State how many lines of the listing below include the word "lifts". Give only the number.

Data records:
=-=-=-=-=

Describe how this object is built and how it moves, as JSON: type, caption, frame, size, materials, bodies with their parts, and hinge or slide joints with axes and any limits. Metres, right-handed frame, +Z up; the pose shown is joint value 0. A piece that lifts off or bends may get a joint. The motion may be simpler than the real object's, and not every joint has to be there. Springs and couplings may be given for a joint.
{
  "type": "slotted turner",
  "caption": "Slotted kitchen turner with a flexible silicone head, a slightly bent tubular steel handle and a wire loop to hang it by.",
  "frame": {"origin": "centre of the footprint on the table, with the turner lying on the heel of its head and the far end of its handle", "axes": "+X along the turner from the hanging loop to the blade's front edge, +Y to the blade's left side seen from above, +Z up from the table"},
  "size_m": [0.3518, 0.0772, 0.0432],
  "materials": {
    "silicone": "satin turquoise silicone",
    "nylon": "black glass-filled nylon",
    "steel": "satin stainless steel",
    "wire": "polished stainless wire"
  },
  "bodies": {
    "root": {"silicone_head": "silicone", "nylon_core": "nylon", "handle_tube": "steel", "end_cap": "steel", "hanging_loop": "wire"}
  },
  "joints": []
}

=-=-=-=-=

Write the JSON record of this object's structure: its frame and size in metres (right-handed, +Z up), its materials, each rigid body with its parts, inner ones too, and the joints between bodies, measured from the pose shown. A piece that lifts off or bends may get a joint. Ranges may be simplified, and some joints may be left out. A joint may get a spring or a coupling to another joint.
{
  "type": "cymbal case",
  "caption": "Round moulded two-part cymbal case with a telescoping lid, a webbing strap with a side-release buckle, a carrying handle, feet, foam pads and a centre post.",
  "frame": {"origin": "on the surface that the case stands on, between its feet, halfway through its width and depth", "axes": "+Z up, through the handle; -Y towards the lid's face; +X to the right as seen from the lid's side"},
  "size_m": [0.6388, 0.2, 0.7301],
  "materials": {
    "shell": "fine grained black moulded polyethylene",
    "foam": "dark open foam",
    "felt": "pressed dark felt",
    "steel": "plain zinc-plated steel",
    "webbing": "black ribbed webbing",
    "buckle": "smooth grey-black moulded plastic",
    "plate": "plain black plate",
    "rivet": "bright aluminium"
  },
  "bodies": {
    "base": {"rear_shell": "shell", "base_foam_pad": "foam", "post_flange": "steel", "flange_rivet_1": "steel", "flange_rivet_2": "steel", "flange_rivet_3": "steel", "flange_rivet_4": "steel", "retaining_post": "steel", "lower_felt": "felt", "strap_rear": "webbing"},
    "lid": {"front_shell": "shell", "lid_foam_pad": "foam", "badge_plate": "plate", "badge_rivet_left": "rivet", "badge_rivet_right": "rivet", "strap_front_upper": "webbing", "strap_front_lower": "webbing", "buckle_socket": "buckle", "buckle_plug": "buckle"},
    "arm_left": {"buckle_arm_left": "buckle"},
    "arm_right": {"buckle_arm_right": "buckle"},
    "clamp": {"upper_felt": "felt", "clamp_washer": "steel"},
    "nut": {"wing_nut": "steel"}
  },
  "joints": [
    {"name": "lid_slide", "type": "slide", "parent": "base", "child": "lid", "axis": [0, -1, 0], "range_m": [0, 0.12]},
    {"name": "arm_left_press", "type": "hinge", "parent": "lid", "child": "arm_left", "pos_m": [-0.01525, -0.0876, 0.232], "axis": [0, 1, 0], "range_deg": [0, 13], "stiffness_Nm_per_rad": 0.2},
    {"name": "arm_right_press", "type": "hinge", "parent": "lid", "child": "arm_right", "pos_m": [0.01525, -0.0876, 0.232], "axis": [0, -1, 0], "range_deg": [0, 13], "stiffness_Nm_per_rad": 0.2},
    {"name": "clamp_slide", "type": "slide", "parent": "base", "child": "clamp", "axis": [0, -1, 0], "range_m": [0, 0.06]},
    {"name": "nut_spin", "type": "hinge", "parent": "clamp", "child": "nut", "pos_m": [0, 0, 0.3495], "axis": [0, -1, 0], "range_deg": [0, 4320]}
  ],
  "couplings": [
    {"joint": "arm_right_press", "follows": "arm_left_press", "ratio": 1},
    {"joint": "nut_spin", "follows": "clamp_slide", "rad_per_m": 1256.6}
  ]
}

=-=-=-=-=

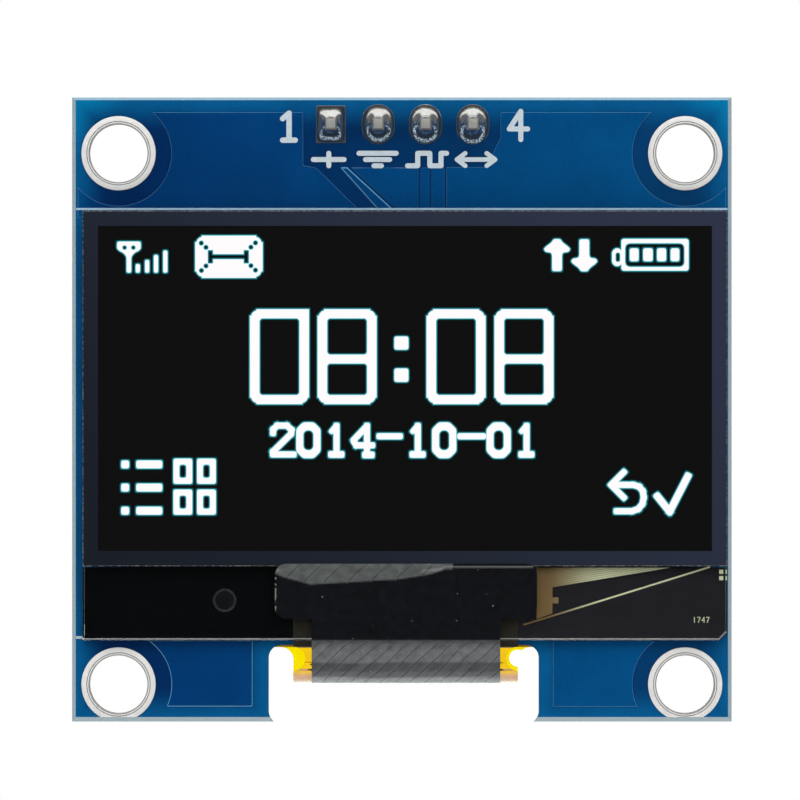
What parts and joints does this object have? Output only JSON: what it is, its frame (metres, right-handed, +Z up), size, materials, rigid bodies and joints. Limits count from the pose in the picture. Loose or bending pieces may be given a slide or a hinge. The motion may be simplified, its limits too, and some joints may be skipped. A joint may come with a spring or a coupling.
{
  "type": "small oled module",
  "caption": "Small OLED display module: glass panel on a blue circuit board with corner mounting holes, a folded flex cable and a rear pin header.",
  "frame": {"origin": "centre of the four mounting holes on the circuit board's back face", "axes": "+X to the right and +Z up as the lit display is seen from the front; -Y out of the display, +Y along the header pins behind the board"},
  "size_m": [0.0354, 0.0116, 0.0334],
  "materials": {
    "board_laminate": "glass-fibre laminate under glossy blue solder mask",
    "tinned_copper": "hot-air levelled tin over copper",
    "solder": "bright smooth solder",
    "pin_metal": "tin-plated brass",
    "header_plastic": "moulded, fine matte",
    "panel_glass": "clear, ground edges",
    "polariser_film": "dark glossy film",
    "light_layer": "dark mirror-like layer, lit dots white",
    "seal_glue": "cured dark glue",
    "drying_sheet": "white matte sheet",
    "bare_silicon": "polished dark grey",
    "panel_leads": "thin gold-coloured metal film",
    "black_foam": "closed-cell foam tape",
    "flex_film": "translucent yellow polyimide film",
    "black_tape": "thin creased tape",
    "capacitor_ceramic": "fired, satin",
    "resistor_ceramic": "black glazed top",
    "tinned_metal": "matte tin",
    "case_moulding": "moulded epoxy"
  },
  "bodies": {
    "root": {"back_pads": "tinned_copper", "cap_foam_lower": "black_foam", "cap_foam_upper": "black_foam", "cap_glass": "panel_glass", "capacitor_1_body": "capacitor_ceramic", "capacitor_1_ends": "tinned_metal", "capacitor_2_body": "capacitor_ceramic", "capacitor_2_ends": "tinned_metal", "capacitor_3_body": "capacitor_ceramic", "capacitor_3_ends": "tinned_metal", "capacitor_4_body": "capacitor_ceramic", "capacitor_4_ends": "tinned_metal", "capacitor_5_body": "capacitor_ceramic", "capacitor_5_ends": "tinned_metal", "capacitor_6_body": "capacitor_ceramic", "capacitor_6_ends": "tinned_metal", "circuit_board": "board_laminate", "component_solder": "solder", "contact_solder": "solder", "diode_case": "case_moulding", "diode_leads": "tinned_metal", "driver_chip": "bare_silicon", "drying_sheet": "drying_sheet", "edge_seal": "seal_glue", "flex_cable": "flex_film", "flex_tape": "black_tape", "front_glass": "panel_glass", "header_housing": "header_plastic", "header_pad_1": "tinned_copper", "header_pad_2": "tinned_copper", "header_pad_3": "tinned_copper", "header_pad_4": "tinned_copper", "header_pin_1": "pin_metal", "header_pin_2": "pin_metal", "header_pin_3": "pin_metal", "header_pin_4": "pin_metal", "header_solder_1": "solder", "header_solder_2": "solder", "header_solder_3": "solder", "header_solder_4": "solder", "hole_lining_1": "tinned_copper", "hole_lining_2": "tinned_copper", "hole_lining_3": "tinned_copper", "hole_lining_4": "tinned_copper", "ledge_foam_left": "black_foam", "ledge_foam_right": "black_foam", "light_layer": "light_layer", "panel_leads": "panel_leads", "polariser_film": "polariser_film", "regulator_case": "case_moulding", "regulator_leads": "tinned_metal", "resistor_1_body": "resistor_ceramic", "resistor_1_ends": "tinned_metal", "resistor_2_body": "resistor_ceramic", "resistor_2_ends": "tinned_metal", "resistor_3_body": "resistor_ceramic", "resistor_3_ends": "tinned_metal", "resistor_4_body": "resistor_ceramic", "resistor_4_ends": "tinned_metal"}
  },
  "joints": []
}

=-=-=-=-=

Task output: 2